Но расплатился ли ты с «Ромой» полностью, прежде чем уйти? Конечно, ты привел ее к скудетто, и это нерядовое событие. Но потоки любви, в которых ты купался со дня своего дебюта, нежность, с которой тебя поддерживают и защищают, вера в тебя – не доверие, вера! – могут ли иссякнуть? Только что закончившийся сезон был самым нелепым, и нового проекта на горизонте не видно. Ты способен уйти с легким сердцем?

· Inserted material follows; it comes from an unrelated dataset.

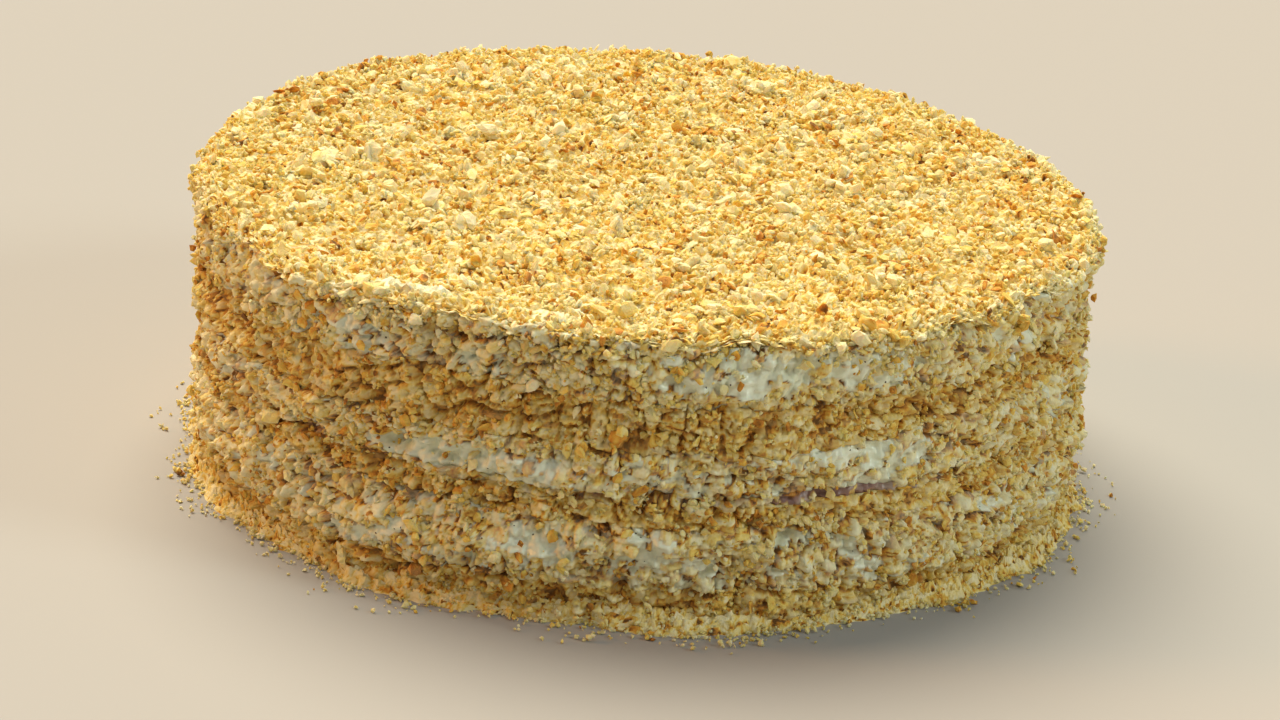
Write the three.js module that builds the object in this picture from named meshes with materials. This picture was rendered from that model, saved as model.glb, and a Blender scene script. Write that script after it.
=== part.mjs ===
// A whole, uncut Napoleon: a round cake of crisp pastry and custard cream in layers,
// with a thin layer of berry jam, coated in broken pastry crumbs.
//
// Millimetres, +Z up. The cake stands on the plane z = 0 with its axis on the Z axis.
// Every layer runs right through the cake. At the side the cream bulges out,
// the pastry and the jam lie a little further in, and nothing is perfectly round or level.
//
// Angles are in radians, counted from the front (-Y) towards the right (+X).

import * as THREE from 'three';

// Driving dimensions.
const CAKE_RADIUS = 118.5; // mean radius of the side
const SEGMENTS = 70; // steps round the cake
const GAP = 0.3; // clearance between two neighbours
const INNER_RADIUS = 100; // outside it the layers keep their waves, inside it they flatten out

// The layers from the bottom up.
// top: height of the upper face at the side.
// wave, phase: how far that face rises and falls round the cake, and where.
// inset: how far the upper and lower edge lie inside CAKE_RADIUS.
// bulge: how far the middle of the side stands out past those edges.
// rows: steps up the side.
const LAYERS = [
  { name: 'pastry_1', top: 10, wave: 0.9, phase: 0.4, inset: 0.4, bulge: -1.3, rows: 4, finish: 'pastry' },
  { name: 'cream_1', top: 27, wave: 1.1, phase: 2.1, inset: 0.3, bulge: 2.0, rows: 6, finish: 'cream' },
  { name: 'pastry_2', top: 32.5, wave: 1.1, phase: 1.7, inset: 1.5, bulge: 0.4, rows: 3, finish: 'pastry' },
  { name: 'jam', top: 34.5, wave: 1.1, phase: 1.7, inset: 2.3, bulge: 0.4, rows: 2, finish: 'jam' },
  { name: 'cream_2', top: 46, wave: 2.4, phase: 4.2, inset: 0.9, bulge: 1.7, rows: 5, finish: 'cream' },
  { name: 'pastry_3', top: 57.5, wave: 1.6, phase: 1.1, inset: 1.2, bulge: 0.8, rows: 4, finish: 'pastry' },
  { name: 'cream_3', top: 70, wave: 0.7, phase: 0.9, inset: 1.2, bulge: 1.4, rows: 6, finish: 'cream' },
];

// The bed of crumbs on top, which hangs over the side in an uneven, rounded rim.
const BED_TOP = 75; // mean height of its upper face
const BED_INSET = 0.6; // its lower edge lies this far inside CAKE_RADIUS
const RIM_OUT = 1.4; // the rim stands out this far past the lower edge
const RIM_ROUNDING = 3.8; // radius of the rounded rim
const BED_RINGS = [110, 100, 86, 70, 52, 34, 17]; // radii of the rings of its upper face
const BED_BUMP = 0.9; // rise and fall of its upper face

// The crumbs that have dropped off the side and lie heaped against the foot.
const FOOT_WIDTH = 3.6; // mean width of the heap
const FOOT_UNEVENNESS = 1.5; // how much that width varies
const FOOT_ROWS = 2; // it reaches up this many rows of pastry_1
const FOOT_GAP = 0.6; // clearance between the heap and pastry_1, whose facets slant the other way

// How far the plan of the cake strays from a circle: [waves round the cake, phase, depth].
const LOBES = [
  [2, 0.6, 0.9],
  [3, 2.4, 0.7],
  [5, 4.4, 0.4],
];

// Lumps of the coating on the side: [waves round the cake, waves per 100 mm of height, phase, depth].
const LUMPS = [
  [11, 3.1, 0.3, 0.45],
  [16, -4.7, 1.9, 0.4],
  [19, 6.3, 4.1, 0.3],
  [9, -8.9, 5.3, 0.3],
];

// Bumps of the crumb bed: [waves across 100 mm along X, the same along Y, phase].
const BUMPS = [
  [2.7, 1.9, 0.8],
  [-3.4, 2.3, 2.9],
  [1.6, -4.1, 5.1],
];

const FINISHES = {
  pastry: { color: 0xb08447, roughness: 0.85 },
  cream: { color: 0xd8d2ae, roughness: 0.4 },
  jam: { color: 0x7a4a45, roughness: 0.35 },
  crumbs: { color: 0xe9c878, roughness: 0.9 },
};

const TURN = 2 * Math.PI;

// A sum of cosines round the cake, in millimetres.
function lobes(angle) {
  return LOBES.reduce((sum, [waves, phase, depth]) => sum + depth * Math.cos(waves * angle + phase), 0);
}

// A sum of slanted waves over the side, in millimetres.
function lumps(angle, height) {
  return LUMPS.reduce(
    (sum, [round, up, phase, depth]) =>
      sum + depth * Math.cos(round * angle + (up * TURN * height) / 100 + phase),
    0,
  );
}

// The mean of crossing waves over the crumb bed, from -1 to 1.
function bumps(x, y) {
  const sum = BUMPS.reduce(
    (total, [along, across, phase]) => total + Math.cos((TURN * (along * x + across * y)) / 100 + phase),
    0,
  );
  return sum / BUMPS.length;
}

// Height of the boundary on top of a layer. It is level at the axis and wavy at the side.
function boundaryHeight(layer, angle, radius) {
  const share = Math.min(radius / INNER_RADIUS, 1);
  const sway = 0.7 * Math.cos(2 * angle + layer.phase) + 0.3 * Math.cos(5 * angle + 2 * layer.phase);
  return layer.top + layer.wave * share * sway;
}

// A closed body turned about the Z axis, whose rows run from the axis underneath to the axis on top.
// place(row, angle) gives a row's radius and height at that angle.
function turnedBody(rowCount, place) {
  const profile = Array.from({ length: rowCount }, (_, row) => new THREE.Vector2(1, row));
  const geometry = new THREE.LatheGeometry(profile, SEGMENTS);
  const position = geometry.getAttribute('position');
  for (let vertex = 0; vertex < position.count; vertex += 1) {
    const row = vertex % rowCount;
    const step = Math.floor(vertex / rowCount) % SEGMENTS;
    const angle = (TURN * step) / SEGMENTS;
    const [radius, height] = place(row, angle);
    position.setXYZ(vertex, radius * Math.sin(angle), -radius * Math.cos(angle), height);
  }
  geometry.computeVertexNormals();
  return geometry;
}

// Radius and height of the side of a layer, from share 0 at its lower edge to 1 at its upper edge.
function sidePoint(index, share, angle) {
  const layer = LAYERS[index];
  const low = index === 0 ? 0 : boundaryHeight(LAYERS[index - 1], angle, CAKE_RADIUS) + GAP / 2;
  const high = boundaryHeight(layer, angle, CAKE_RADIUS) - GAP / 2;
  const height = low + (high - low) * share;
  const swell = layer.bulge * Math.sin(Math.PI * share);
  const radius = CAKE_RADIUS - layer.inset + swell + lobes(angle) + lumps(angle, height);
  return [radius, height];
}

// A layer: a disc whose two faces are a little wavy, with the side's profile between them.
function layerGeometry(index) {
  const { rows } = LAYERS[index];
  const place = (row, angle) => {
    if (row < 2) {
      const radius = row * INNER_RADIUS;
      const height = index === 0 ? 0 : boundaryHeight(LAYERS[index - 1], angle, radius) + GAP / 2;
      return [radius, height];
    }
    if (row > rows + 2) {
      const radius = (rows + 4 - row) * INNER_RADIUS;
      return [radius, boundaryHeight(LAYERS[index], angle, radius) - GAP / 2];
    }
    return sidePoint(index, (row - 2) / rows, angle);
  };
  return turnedBody(rows + 5, place);
}

// The crumb bed: flat underneath like a layer, a rounded overhanging rim, and a bumpy upper face.
function bedGeometry() {
  const below = LAYERS[LAYERS.length - 1];
  const rimSteps = 4;
  const rimStart = 3;
  const ringStart = rimStart + rimSteps + 1;
  const place = (row, angle) => {
    const edge = CAKE_RADIUS - BED_INSET + lobes(angle);
    if (row < rimStart) {
      const radius = [0, INNER_RADIUS, edge + lumps(angle, below.top)][row];
      return [radius, boundaryHeight(below, angle, radius) + GAP / 2];
    }
    if (row < ringStart) {
      const bend = ((row - rimStart) / rimSteps) * (Math.PI / 2);
      const reach = edge + RIM_OUT + lumps(angle, BED_TOP) - RIM_ROUNDING;
      const radius = reach + RIM_ROUNDING * Math.cos(bend);
      const height = BED_TOP - RIM_ROUNDING + RIM_ROUNDING * Math.sin(bend);
      return [radius, height + 0.5 * BED_BUMP * bumps(radius * Math.sin(angle), -radius * Math.cos(angle))];
    }
    const radius = BED_RINGS[row - ringStart] ?? 0;
    const bump = BED_BUMP * bumps(radius * Math.sin(angle), -radius * Math.cos(angle));
    return [radius, BED_TOP + bump];
  };
  return turnedBody(ringStart + BED_RINGS.length + 1, place);
}

// The heap at the foot: a low ring with a sloping outer face, whose inner face follows pastry_1.
function footGeometry() {
  const innerRows = FOOT_ROWS + 1;
  const place = (row, angle) => {
    const inner = Array.from({ length: innerRows }, (_, step) => sidePoint(0, step / LAYERS[0].rows, angle));
    const [baseRadius] = inner[0];
    const [, crestHeight] = inner[FOOT_ROWS];
    const width = FOOT_WIDTH + FOOT_UNEVENNESS * Math.sin(7 * angle + 2 * Math.sin(3 * angle));
    const outline = [
      [baseRadius + width, 0],
      [baseRadius + 0.5 * width, 0.4 * crestHeight],
      ...inner.reverse().map(([radius, height]) => [radius + FOOT_GAP, height]),
    ];
    return outline[row % outline.length];
  };
  return turnedBody(innerRows + 3, place);
}

function addPiece(group, name, geometry, finish) {
  const material = new THREE.MeshStandardMaterial({ ...FINISHES[finish], metalness: 0 });
  const mesh = new THREE.Mesh(geometry, material);
  mesh.name = name;
  group.add(mesh);
}

function buildCake() {
  const cake = new THREE.Group();
  LAYERS.forEach(({ name, finish }, index) => addPiece(cake, name, layerGeometry(index), finish));
  addPiece(cake, 'crumb_topping', bedGeometry(), 'crumbs');
  addPiece(cake, 'foot_crumbs', footGeometry(), 'crumbs');

  // The plan isn't quite round, so the middle of its box is brought onto the axis.
  const centre = new THREE.Box3().setFromObject(cake, true).getCenter(new THREE.Vector3());
  cake.children.forEach((piece) => piece.geometry.translate(-centre.x, -centre.y, 0));
  return cake;
}

export default buildCake();
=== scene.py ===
"""A whole, uncut Napoleon cake: pastry and custard cream in layers with a little jam, coated in
broken pastry crumbs, standing on a plain floor.

Metres throughout, +Z up. Sizes of relief and crumbs are named in millimetres and multiplied by MM.
Angles run in radians from the front (-Y) towards the right (+X), as a baker would turn the cake.
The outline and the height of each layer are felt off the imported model, so the looks follow it.
"""
import math

import bpy
import numpy as np
from mathutils import Matrix, Vector
from mathutils.bvhtree import BVHTree


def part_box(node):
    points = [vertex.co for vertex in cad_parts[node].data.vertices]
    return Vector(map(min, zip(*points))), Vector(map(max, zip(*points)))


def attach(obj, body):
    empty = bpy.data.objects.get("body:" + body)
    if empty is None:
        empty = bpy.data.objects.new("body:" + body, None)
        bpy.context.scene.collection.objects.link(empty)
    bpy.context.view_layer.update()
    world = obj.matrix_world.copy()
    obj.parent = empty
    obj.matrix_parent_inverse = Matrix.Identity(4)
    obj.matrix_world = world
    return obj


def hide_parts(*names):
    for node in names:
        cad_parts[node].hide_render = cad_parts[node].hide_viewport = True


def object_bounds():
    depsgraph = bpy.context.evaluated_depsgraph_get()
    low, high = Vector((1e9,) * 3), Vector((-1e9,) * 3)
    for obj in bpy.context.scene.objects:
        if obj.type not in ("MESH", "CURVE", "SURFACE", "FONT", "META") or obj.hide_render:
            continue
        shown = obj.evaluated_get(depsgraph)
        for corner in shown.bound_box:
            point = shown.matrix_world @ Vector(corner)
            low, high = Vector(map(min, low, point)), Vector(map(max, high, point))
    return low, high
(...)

Что ты будешь делать по вечерам воскресенья, перед тем как выйти на поле «Бернабеу», когда кто-то скажет тебе, что «Рома» уступила в дерби? Или что опустилась в нижнюю часть таблицы? Будешь лупить по шкафчику, набивая синяки и шишки, будешь растирать болящие кулаки, а испугавшимся партнерам будешь бормотать что-то на твоем слабом испанском? Ты захочешь быть в двух тысячах километров оттуда, чтобы возглавить желто-красное восстание. Захочешь, но не сможешь.
С мамой я не говорил. Она знала, я знал, что она знает, но мысль о том, чтобы сказать ей, что я уезжаю в Мадрид, была для меня невыносимой. Я думал о том времени, когда она возила меня на тренировки, об уроках истории, которые она учила для меня в машине, пока ждала меня, и повторяла мне их, когда везла домой. Думаю о горячем дыхании воздуховодов нашего «Фиата-126», которым я сушил зимой мокрые волосы. О выражении ее лица, когда я показал ей чек на двести восемнадцать миллионов лир, подписанный Чаррапико, о страхе, что кто-нибудь может этот чек украсть, о походе в банк утром следующего понедельника. Думаю обо всем этом, и в душе поднимается волнение.
И я решаю. Я не перехожу в «Реал», потому что это – не моя история. Моя история – это Рим, «Рома» и мои ориентиры, которые позволяют мне максимально полно выражать себя как человека и, следовательно, как игрока. Вечная семья. Та, которая рождается и сейчас, потому что Илари ждет первенца, Кристиана. Тригория, которая не просто какой-то спортивный центр, но символ, созданный конкретными личностями, людьми, которые любили меня с первого дня, еще до того, как я стал чемпионом. Я разговариваю с массажистами, сотрудниками клуба, которые встают ни свет ни заря, чтобы я, придя в раздевалку, нашел в шкафчике сложенные полотенца, а на поле – ровный газон для комфортной тренировки. Они делают это за зарплату, все так. Но поверьте мне: они делают это с особенным удовольствием для Тотти, я понимаю это, как только вижу их глаза. Я не смог бы сказать им, что ухожу, это было бы для них как удар кинжалом. Я не хочу втыкать в них кинжал.